For the family of 10-year-old Sarah Murnaghan it is a nearly unbearable existence. Over the past three months, they've watched their most beautiful daughter deteriorate under the ravages of this cruel disease. With just weeks to live, her parents work tirelessly each day to effect a policy change that would allow for the transplant of adult organs into end-stage pediatric patients.
Under the current policy, only children 12 or over can be placed on this list - even though, Sara's medical team and transplant doctors say that 'she is medically eligible for an adult lung.'
And, because their are so few pediatric lungs available, most children die waiting for their transplant.
It just makes sense to place them on the adult transplant list in those instances where doctors support that decision...right?
Health and Human Services Secretary Kathleen Sebelius would disagree, stating there are many complex factors that go into making this type of decision.
She was referring to the lack of solid data demonstrating the survival rates for pediatric patients receiving adult organ transplants—in other words, there just isn't that much data available to make a good determination.

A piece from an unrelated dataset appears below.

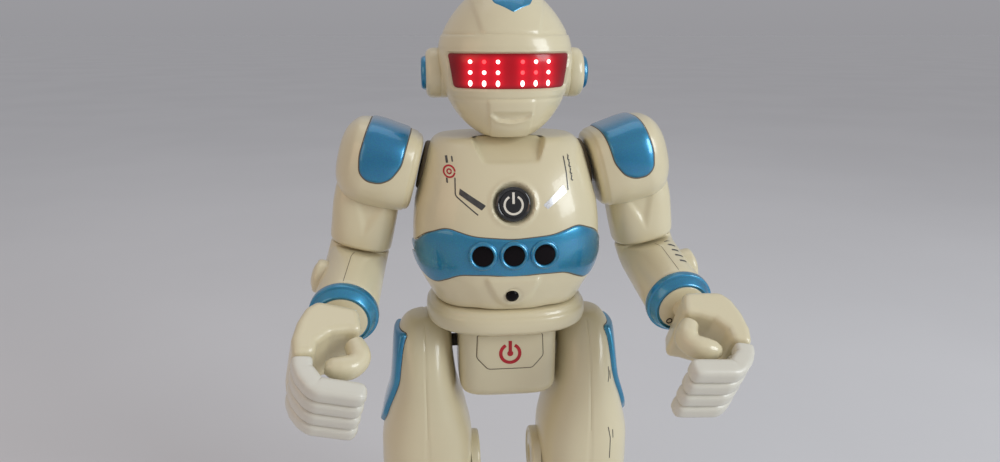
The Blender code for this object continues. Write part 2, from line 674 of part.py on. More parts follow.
def build_arm(side, torso):
    frame = arm_frame()
    lower = forearm_frame()
    wrist = wrist_frame() @ Matrix.Rotation(HAND_TURN[side], 4, 'Y')
    hand = wrist @ Matrix.Rotation(HAND_DROP, 4, 'X')
    shoulder_pivot = new_pivot("shoulder_" + side, sided_point(SHOULDER, side), torso)
    elbow_pivot = new_pivot("elbow_" + side, sided_point(lower.translation, side), shoulder_pivot)
    wrist_pivot = new_pivot("wrist_" + side, sided_point(wrist.translation, side), elbow_pivot)

    region = ((6.6, -1.8), (8.8, -5.8), (12.2, -7.6), (17.0, -7.8), (20.2, -5.8), (21.4, -1.2),
              (21.2, 7.0), (20.2, 30), (6.4, 30), (5.4, 4.0))
    bed = cut(pad_form(-1.0), pad_form(1.3))
    keep(bed, prism(grown(region, GAP), "y", -40, 40))
    pad = cut(pad_form(), bed, upper_arm_form(GAP))
    join(pad, rod((-8, 0, 0), (1, 0, 0), 10, SHAFT_RADIUS))
    finish(sided(moved(pad, frame), side), "shoulder_pad_" + side, CREAM, shoulder_pivot)
    panel = cut(pad_form(-0.4), pad_form(1.0))
    keep(panel, prism(region, "y", -40, 40))
    finish(sided(moved(panel, frame), side), "shoulder_panel_" + side, BLUE, shoulder_pivot)
    upper = cut(upper_arm_form(), rod((ARM_AXIS_OUT, 0, ELBOW_DROP - 1), (0, 0, 1), 8, SPIGOT_RADIUS + GAP))
    finish(sided(moved(upper, frame), side), "upper_arm_" + side, CREAM, shoulder_pivot)

    forearm = build_forearm()
    cap_start = Vector(ELBOW_CAP)
    cut(forearm, rod(cap_start - Vector((GAP, 0, 0)), (1, 0, 0), 10, ELBOW_CAP_RADIUS + GAP))
    finish(sided(moved(forearm, lower), side), "forearm_" + side, CREAM, elbow_pivot)
    cap = turned(cap_start, (1, 0, 0), ((0, ELBOW_CAP_RADIUS), (3.2, ELBOW_CAP_RADIUS), (4.8, 5.2), (5.6, 3.2)))
    finish(sided(moved(cap, lower), side), "elbow_cap_" + side, CREAM, elbow_pivot)
    finish(sided(moved(build_cuff(), lower), side), "cuff_ring_" + side, BLUE, elbow_pivot)

    finish(sided(moved(build_palm(), wrist), side), "palm_" + side, CREAM, wrist_pivot)
    finish(sided(moved(build_thumb(), hand), side), "thumb_" + side, CREAM, wrist_pivot)
    finish(sided(moved(build_fingers(), hand), side), "fingers_" + side, CREAM, wrist_pivot)


# ------------------------------------------------------------------ legs
def knee_pocket():
    y, z, radius = KNEE_DISC
    inner, outer = KNEE_DISC_X
    return rod((inner - 1, y, z), (1, 0, 0), outer - inner + 1 + GAP, radius + GAP)


def build_leg(side, torso):
    hip = new_pivot("hip_" + side, sided_point((LEG_X, 0, HIP_Z), side), torso)
    ankle = new_pivot("ankle_" + side, sided_point((LEG_X, 0, ANKLE_Z), side), hip)
    wheel_y, wheel_z, wheel_radius, wheel_half = WHEEL
    roll = new_pivot("wheel_" + side, sided_point((LEG_X, wheel_y, wheel_z), side), ankle)

    knee_y, knee_z, knee_radius = KNEE_DISC
    region = ((-10.2, 138.4), (6.8, 138.4), (11.8, 121.0), (12.6, 103.0), (9.0, 98.4), (-4.6, 98.4),
              (-9.8, 104.0), (-14.0, 120.0), (-12.6, 129.0))
    thigh = cut(form(THIGH_ROWS),
                inlay(THIGH_ROWS, prism(grown(region, GAP), "x", 33, 60), -2.0, 1.3), knee_pocket(),
                rod((15, 0, HIP_Z), (1, 0, 0), HIP_AXLE_HALF_LENGTH - 15 + 0.5, HIP_AXLE_RADIUS + 0.1))
    finish(sided(thigh, side), "thigh_" + side, CREAM, hip)
    panel = inlay(THIGH_ROWS, prism(region, "x", 33, 60), -2.0, 1.0)
    finish(sided(panel, side), "thigh_panel_" + side, BLUE, hip)
    disc = turned((KNEE_DISC_X[0], knee_y, knee_z), (1, 0, 0),
                  ((0, knee_radius - 1.2), (1.2, knee_radius), (KNEE_DISC_X[1] - KNEE_DISC_X[0], knee_radius)))
    finish(sided(disc, side), "knee_disc_" + side, CREAM, hip)
    socket = rod((0, 0, ANKLE_Z), (1, 0, 0), 80, ANKLE_RADIUS + GAP, 40)
    shin = cut(form(SHIN_ROWS), socket, knee_pocket())
    finish(sided(shin, side), "shin_" + side, CREAM, hip)

    boot = form(BOOT_ROWS)
    ankle_dome = join(rod((0, 0, ANKLE_Z), (1, 0, 0), 80, ANKLE_RADIUS, 40),
                      block((-10, -60, -5), (90, 60, 27)))
    keep(boot, ankle_dome)
    join(boot, block((LEG_X - PAD_HALF_WIDTH, PAD_Y[0], 0), (LEG_X + PAD_HALF_WIDTH, PAD_Y[1], 4)))
    well = wheel_half + 1.0
    cut(boot, block((LEG_X - well, wheel_y - wheel_radius - 1, -5),
                    (LEG_X + well, wheel_y + wheel_radius + 1, wheel_z + wheel_radius + 1)),
        rod((LEG_X - 9, wheel_y, wheel_z), (1, 0, 0), 18, WHEEL_AXLE_RADIUS + 0.1, SMALL_POINTS))
    finish(sided(boot, side), "boot_" + side, CREAM, ankle)
    wheel = turned((LEG_X - wheel_half, wheel_y, wheel_z), (1, 0, 0),
                   ((0, wheel_radius - 0.8), (0.8, wheel_radius), (2 * wheel_half - 0.8, wheel_radius),
                    (2 * wheel_half, wheel_radius - 0.8)), 24)
    join(wheel, rod((LEG_X - 8.6, wheel_y, wheel_z), (1, 0, 0), 17.2, WHEEL_AXLE_RADIUS, SMALL_POINTS))
    finish(sided(wheel, side), "drive_wheel_" + side, TYRE, roll)


# ------------------------------------------------------------------ assembly
def build_robot():
    for obj in list(bpy.data.objects):
        bpy.data.objects.remove(obj, do_unlink=True)
    frame = new_pivot("robot_frame", (0, 0, 0))
    frame["empty"].location = (FRAME_SHIFT[0] * MM, FRAME_SHIFT[1] * MM, 0)
    torso = new_pivot("torso", (0, 0, HIP_Z), frame)
    build_torso(torso)
    build_controls(torso)
    build_head(new_pivot("neck", (0, 0, 213), torso))
    for side in ("right", "left"):
        build_arm(side, torso)
        build_leg(side, torso)


build_robot()
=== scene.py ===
"""Looks for the educational coding robot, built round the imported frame.

Shapes are worked out in millimetres in the robot's own frame (it faces -Y, +Z up,
+X is its left side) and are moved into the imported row's frame as each piece is made.
Limbs are shaped on the left side and mirrored for the right.
"""
import json

import bpy
import numpy as np
from math import cos, pi, radians, sin
from mathutils import Matrix, Vector
from mathutils.bvhtree import BVHTree
from mathutils.geometry import delaunay_2d_cdt


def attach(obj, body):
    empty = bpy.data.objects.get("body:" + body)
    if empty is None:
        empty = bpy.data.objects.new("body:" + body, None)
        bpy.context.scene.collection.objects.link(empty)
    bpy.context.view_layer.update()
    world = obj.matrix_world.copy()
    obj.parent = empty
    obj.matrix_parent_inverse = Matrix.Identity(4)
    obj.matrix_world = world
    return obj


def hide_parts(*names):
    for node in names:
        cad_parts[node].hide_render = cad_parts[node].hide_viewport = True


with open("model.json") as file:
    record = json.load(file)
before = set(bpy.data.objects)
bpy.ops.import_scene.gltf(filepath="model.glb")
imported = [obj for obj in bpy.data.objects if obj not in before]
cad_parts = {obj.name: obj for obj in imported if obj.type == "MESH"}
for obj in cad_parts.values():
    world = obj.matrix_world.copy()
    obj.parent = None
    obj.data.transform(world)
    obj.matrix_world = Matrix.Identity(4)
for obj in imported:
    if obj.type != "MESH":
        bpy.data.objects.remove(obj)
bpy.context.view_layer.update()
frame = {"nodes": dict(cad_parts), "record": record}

MM = 0.001
SHIFT = np.array([1.24, 26.24, 0.0])  # from the robot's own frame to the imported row's
SHARP = radians(38)
FAR = 300.0  # mm, outside every form

# --- forms, in mm
# rows: height, centre x, half width, front y, back y, corner power
CHEST_ROWS = ((153.2, 0, 24.6, -24.2, 19.0, 2.6), (153.3, 0, 27.0, -26.6, 21.4, 2.6),
              (154.0, 0, 27.7, -27.3, 22.1, 2.6), (158.0, 0, 29.8, -29.3, 24.0, 2.6),
              (165.0, 0, 33.2, -31.5, 25.5, 2.7), (172.5, 0, 35.2, -32.5, 26.3, 2.7),
              (181.0, 0, 35.0, -32.3, 26.5, 2.7), (189.5, 0, 34.2, -31.2, 26.3, 2.7),
              (197.5, 0, 32.2, -28.8, 25.0, 2.7), (204.5, 0, 30.4, -25.4, 22.5, 2.7),
              (210.0, 0, 28.6, -21.4, 19.0, 2.7), (212.8, 0, 26.6, -18.3, 16.4, 2.7),
              (214.0, 0, 24.4, -15.7, 14.0, 2.7), (214.2, 0, 22.0, -13.6, 12.0, 2.7))
SKIRT_ROWS = ((143.4, 0, 24.6, -24.2, 17.6, 2.6), (143.5, 0, 28.2, -27.8, 21.2, 2.6),
              (144.0, 0, 29.2, -28.8, 22.2, 2.6), (145.4, 0, 30.4, -30.0, 23.3, 2.6),
              (147.6, 0, 30.7, -30.3, 23.6, 2.6), (149.4, 0, 30.5, -30.1, 23.4, 2.6),
              (151.6, 0, 29.2, -28.8, 22.4, 2.6), (152.6, 0, 28.0, -27.6, 21.4, 2.6),
              (152.9, 0, 26.4, -26.0, 20.0, 2.6))
PELVIS_ROWS = ((114.5, 0, 13.6, -13.6, 8.0, 4.0), (114.6, 0, 16.4, -17.4, 11.2, 4.2),
        (115.6, 0, 17.8, -19.4, 12.7, 4.4), (117.4, 0, 18.5, -21.2, 14.0, 4.6),
        (119.4, 0, 18.8, -22.0, 14.8, 4.8), (130.0, 0, 19.0, -22.4, 17.0, 4.8),
        (143.2, 0, 19.0, -22.0, 17.0, 4.8))
HEAD_ROWS = ((214.5, 0, 5.0, -13.0, 0.0, 2.3), (214.9, 0, 8.6, -17.2, 4.4, 2.3),
             (217.0, 0, 12.4, -19.9, 8.2, 2.3), (221.5, 0, 17.2, -22.1, 13.2, 2.3),
             (227.5, 0, 21.0, -23.9, 17.8, 2.3), (234.0, 0, 23.6, -24.9, 20.8, 2.3),
             (241.0, 0, 24.6, -25.2, 22.6, 2.3), (248.0, 0, 23.5, -24.1, 22.6, 2.2),
             (254.5, 0, 20.5, -21.1, 20.8, 2.1), (260.5, 0, 15.9, -16.4, 16.9, 2.0),
             (265.3, 0, 10.2, -10.7, 11.2, 2.0), (268.1, 0, 5.0, -5.4, 5.7, 2.0),
             (269.2, 0, 0.4, -0.6, 0.7, 2.0))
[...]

"I'm begging you. ... She has three to five weeks to live. Please suspend the rules," Rep. Lou Barletta, R-Pa., urged Sebelius.
And yet, even with the continued support of surgeons, transplant doctors, and state officials—still, no decision has been made.
Sadly, it would seem in that in the end—an administrative policy is prohibiting them from helping her.
“We will not stand by and let Sarah die and we have filed in federal court for an immediate injunction to do what Secretary Sebelius will not: give Sarah and other children in her position a fair chance at life," said Janet Murnaghan, Sarah's mother.